| PROMPT |
Repeat every line below exactly, word for word.

| DATASET CONTENT |

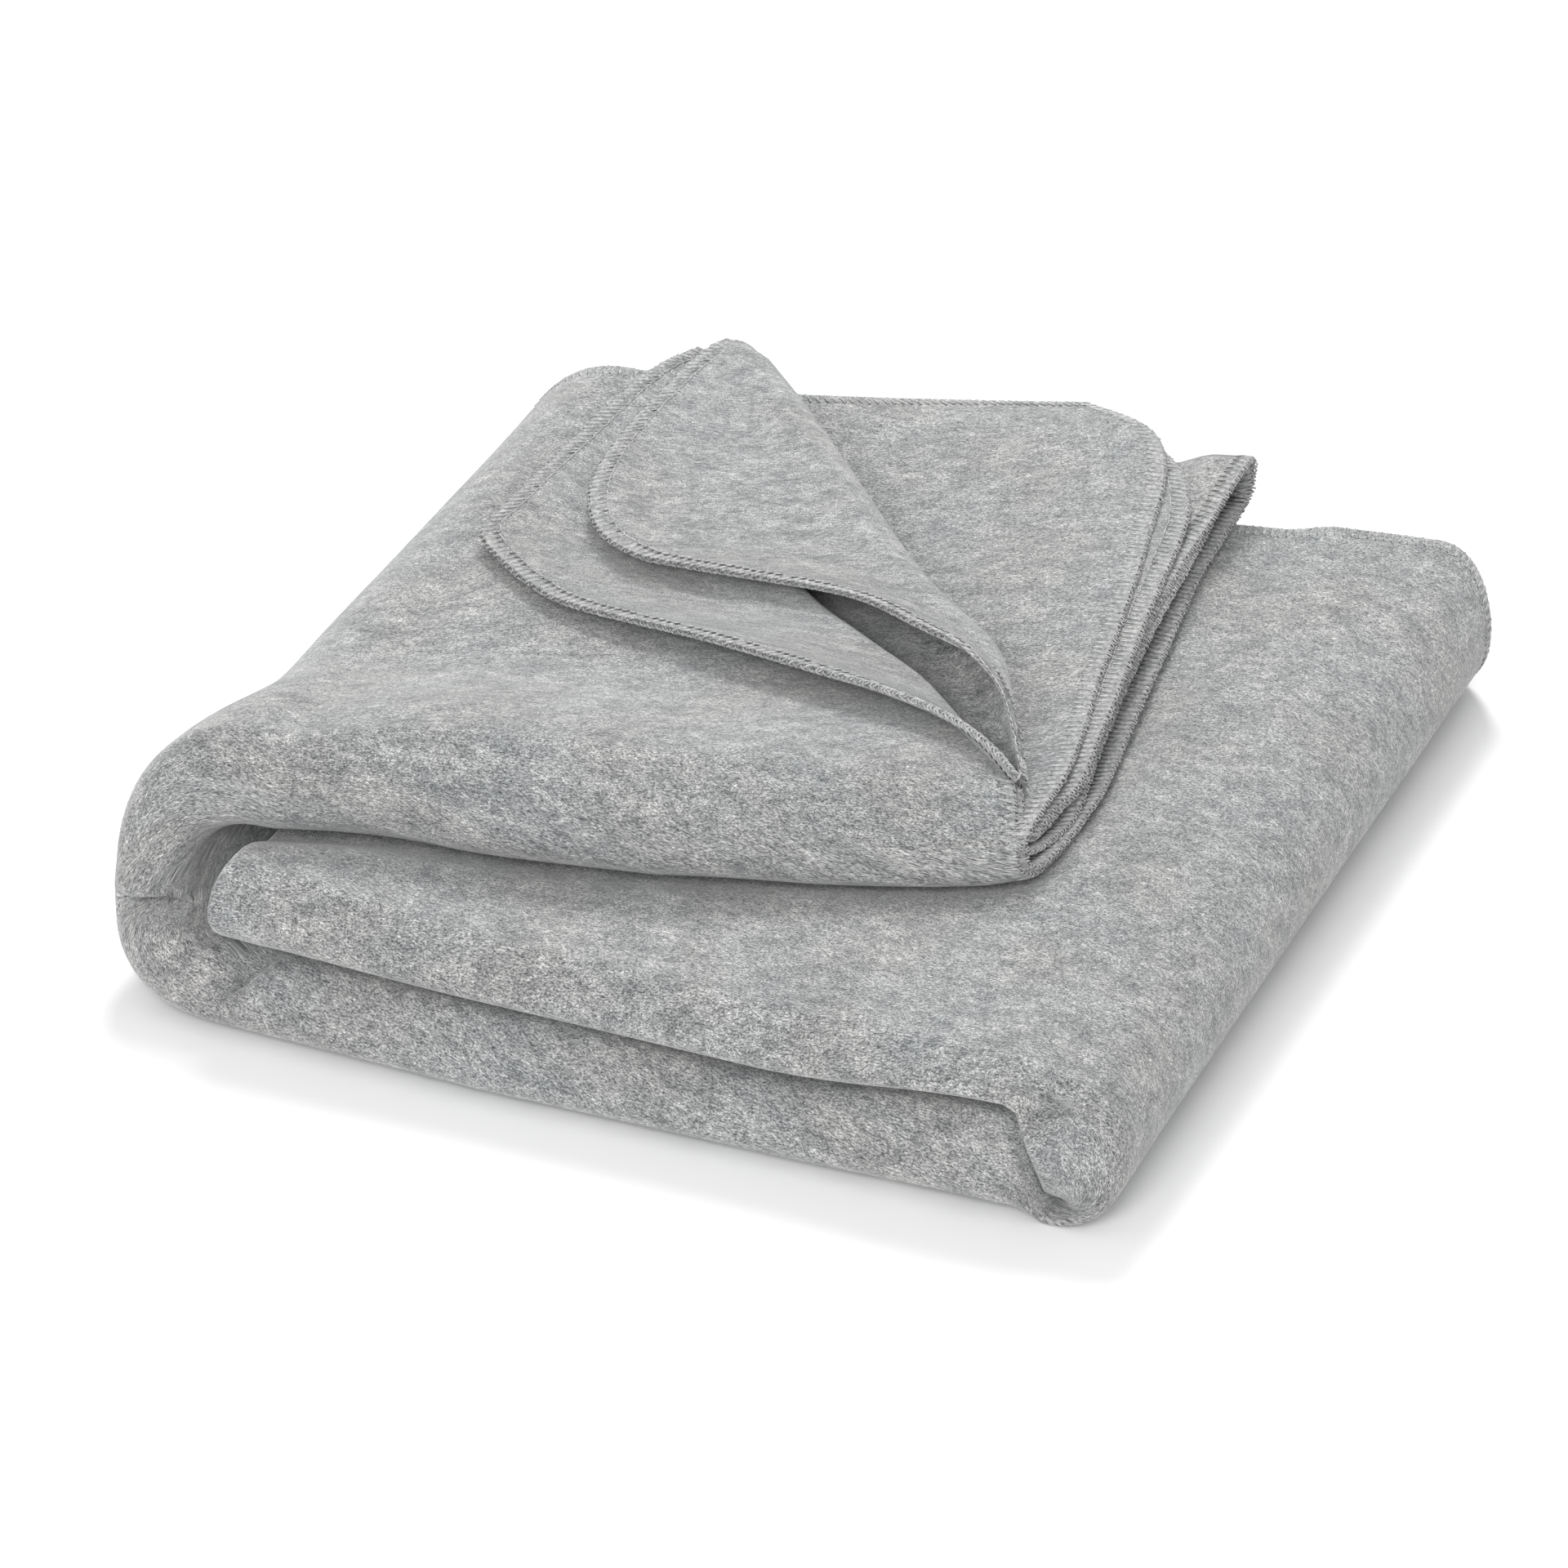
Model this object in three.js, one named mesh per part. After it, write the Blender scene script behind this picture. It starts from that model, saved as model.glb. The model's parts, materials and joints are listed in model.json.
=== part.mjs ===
// A large fleece throw blanket, folded small. Millimetres, +Z up, origin at the middle of the footprint
// on the surface that it lies on. +X points to the side where the lower fold turns, +Y to the back.
//
// The cloth is one sheet, CLOTH_LENGTH by CLOTH_WIDTH. It is folded in half along its length, then in
// four across its width, which makes a strip eight layers thick, and the strip is folded in three:
//   lower third  on the surface,
//   middle third folded over the right end onto the lower third,
//   upper third  folded over the left end on top, with its open end to the right.
// Each third holds four leaves. A leaf is two layers of cloth. Leaf 1 is on the outside of the roll,
// then come leaf 4, leaf 3 and leaf 2. Leaves 1 and 2 meet in the outer front fold, leaves 3 and 4 in
// the inner front fold, and leaves 2 and 3 in the back fold. Leaves 1 and 4 end at the back in free,
// overlocked edges. On the upper third the corner of leaf 1 is turned back as two flaps.
import * as THREE from 'three';

// ---------- driving dimensions ----------
const CLOTH_LENGTH = 2000;
const CLOTH_WIDTH = 1400;
const GAP = 0.6; // air between neighbouring leaves
const JOINT_GAP = 0.4; // clearance where two pieces of cloth meet end to end

const LEAF = 6.6; // two layers of cloth with the air between them
const MIDDLE_LEAF = 5.15; // the same, pressed by the upper third
const LOWER_Z = 0;
const MIDDLE_Z = 28.8;
const UPPER_Z = 51.8;
const LEFT_X = -177;
const RIGHT_X = 177;
const HIDDEN_END_X = -139; // the closed end of the middle third, inside the left fold
const HIDDEN_INSET = 5;
const FOLD_SETBACK = 2.5; // front and back folds stop this far from an end fold
const ASKEW_SETBACK = 6; // the same on the upper third, which lies askew
const UPPER_FOLD_END = 90; // x where the upper third's front and back folds end

// Front and back edges of each third, seen from above: y at x = 0, and rise along X.
const LOWER_FRONT = { y: -191, slope: 0.03 };
const LOWER_BACK = { y: 154, slope: 0.18 };
const MIDDLE_FRONT = { y: -180, slope: 0.05 };
const MIDDLE_BACK = { y: 156, slope: 0.18 };
const UPPER_FRONT = { y: -104, slope: 0.37 };
const UPPER_BACK = { y: 170, slope: 0.28 };

const END_FRONT = new THREE.Vector2(97, -62); // open end of the upper third, at the front fold
const END_BACK = new THREE.Vector2(75, 194); // the same at the back fold
const CLOTH_CORNER = 38; // radius of the cloth's four corners
const CORNER_SETBACK = 14; // how far leaf 4 stops short of leaf 2 at the open end

const CREASE_BACK = new THREE.Vector2(-104, 143); // the crease of the turned-back corner
const CREASE_FRONT = new THREE.Vector2(90, -58);
const FLAP_THICKNESS = 3.4;
const FLAP_LIFT = 1.0;

const SEAM_WIDTH = 2.4; // thread standing off a cut edge
const SEAM_HEIGHT = 4;
const THREAD_INSET = 8; // a back edge's thread stops this far from an end fold
const HIDDEN_THREAD_INSET = 4; // the same at the hidden end of the middle third
const CREASE_THREAD_INSET = 12; // the same at the crease of the turned-back corner
const LEAF_4_THREAD_START = 17; // where the threads of the open end begin, behind the front edge
const END_THREAD_START = 20;
const END_THREAD_STOP = 10; // and where they end, in front of the back edge
const ARC_STEPS = 12;

const UP = new THREE.Vector3(0, 0, 1);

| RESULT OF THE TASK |
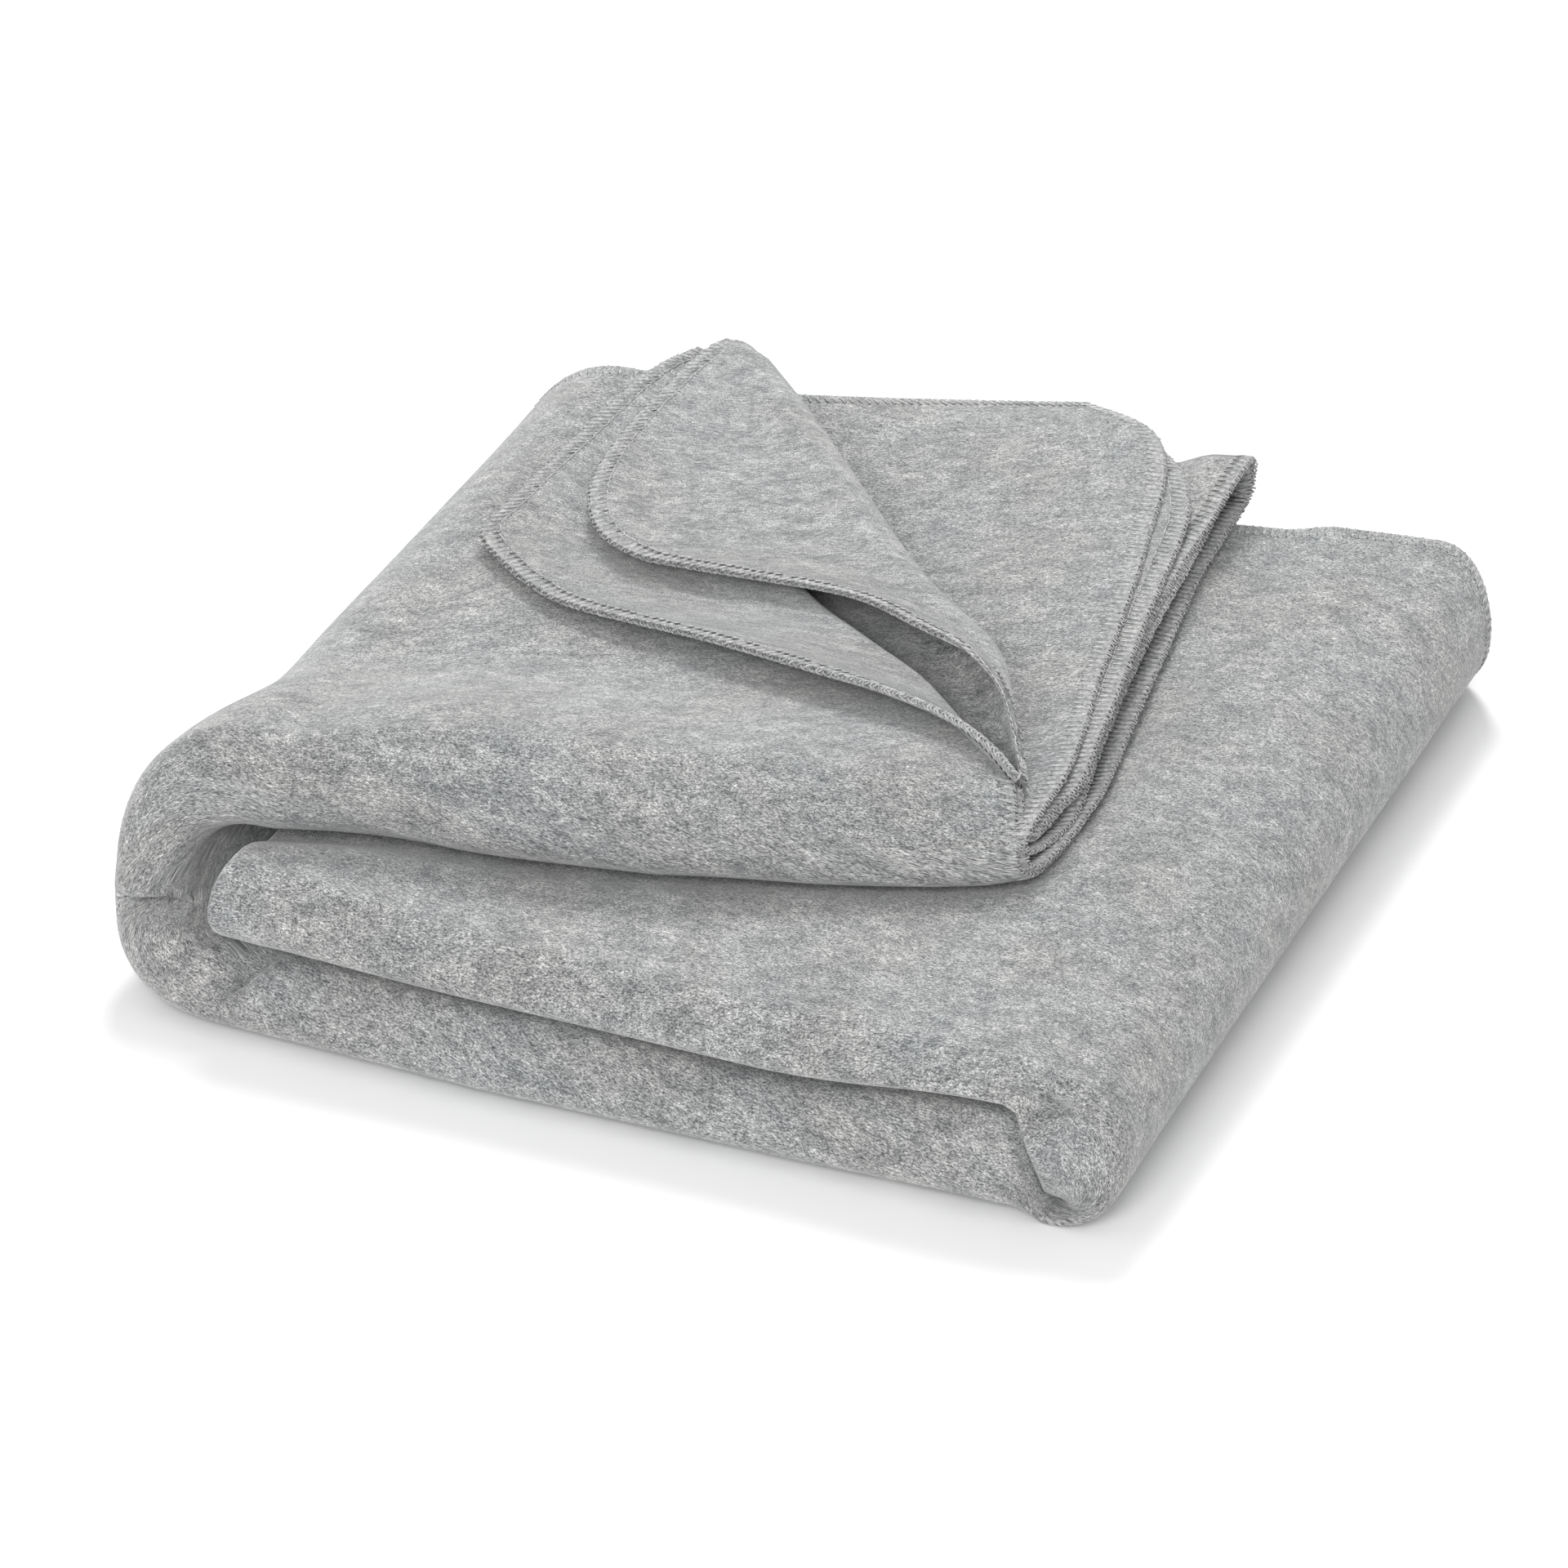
Model this object in three.js, one named mesh per part. After it, write the Blender scene script behind this picture. It starts from that model, saved as model.glb. The model's parts, materials and joints are listed in model.json.
=== part.mjs ===
// A large fleece throw blanket, folded small. Millimetres, +Z up, origin at the middle of the footprint
// on the surface that it lies on. +X points to the side where the lower fold turns, +Y to the back.
//
// The cloth is one sheet, CLOTH_LENGTH by CLOTH_WIDTH. It is folded in half along its length, then in
// four across its width, which makes a strip eight layers thick, and the strip is folded in three:
//   lower third  on the surface,
//   middle third folded over the right end onto the lower third,
//   upper third  folded over the left end on top, with its open end to the right.
// Each third holds four leaves. A leaf is two layers of cloth. Leaf 1 is on the outside of the roll,
// then come leaf 4, leaf 3 and leaf 2. Leaves 1 and 2 meet in the outer front fold, leaves 3 and 4 in
// the inner front fold, and leaves 2 and 3 in the back fold. Leaves 1 and 4 end at the back in free,
// overlocked edges. On the upper third the corner of leaf 1 is turned back as two flaps.
import * as THREE from 'three';

// ---------- driving dimensions ----------
const CLOTH_LENGTH = 2000;
const CLOTH_WIDTH = 1400;
const GAP = 0.6; // air between neighbouring leaves
const JOINT_GAP = 0.4; // clearance where two pieces of cloth meet end to end

const LEAF = 6.6; // two layers of cloth with the air between them
const MIDDLE_LEAF = 5.15; // the same, pressed by the upper third
const LOWER_Z = 0;
const MIDDLE_Z = 28.8;
const UPPER_Z = 51.8;
const LEFT_X = -177;
const RIGHT_X = 177;
const HIDDEN_END_X = -139; // the closed end of the middle third, inside the left fold
const HIDDEN_INSET = 5;
const FOLD_SETBACK = 2.5; // front and back folds stop this far from an end fold
const ASKEW_SETBACK = 6; // the same on the upper third, which lies askew
const UPPER_FOLD_END = 90; // x where the upper third's front and back folds end

// Front and back edges of each third, seen from above: y at x = 0, and rise along X.
const LOWER_FRONT = { y: -191, slope: 0.03 };
const LOWER_BACK = { y: 154, slope: 0.18 };
const MIDDLE_FRONT = { y: -180, slope: 0.05 };
const MIDDLE_BACK = { y: 156, slope: 0.18 };
const UPPER_FRONT = { y: -104, slope: 0.37 };
const UPPER_BACK = { y: 170, slope: 0.28 };

const END_FRONT = new THREE.Vector2(97, -62); // open end of the upper third, at the front fold
const END_BACK = new THREE.Vector2(75, 194); // the same at the back fold
const CLOTH_CORNER = 38; // radius of the cloth's four corners
const CORNER_SETBACK = 14; // how far leaf 4 stops short of leaf 2 at the open end

const CREASE_BACK = new THREE.Vector2(-104, 143); // the crease of the turned-back corner
const CREASE_FRONT = new THREE.Vector2(90, -58);
const FLAP_THICKNESS = 3.4;
const FLAP_LIFT = 1.0;

const SEAM_WIDTH = 2.4; // thread standing off a cut edge
const SEAM_HEIGHT = 4;
const THREAD_INSET = 8; // a back edge's thread stops this far from an end fold
const HIDDEN_THREAD_INSET = 4; // the same at the hidden end of the middle third
const CREASE_THREAD_INSET = 12; // the same at the crease of the turned-back corner
const LEAF_4_THREAD_START = 17; // where the threads of the open end begin, behind the front edge
const END_THREAD_START = 20;
const END_THREAD_STOP = 10; // and where they end, in front of the back edge
const ARC_STEPS = 12;

const UP = new THREE.Vector3(0, 0, 1);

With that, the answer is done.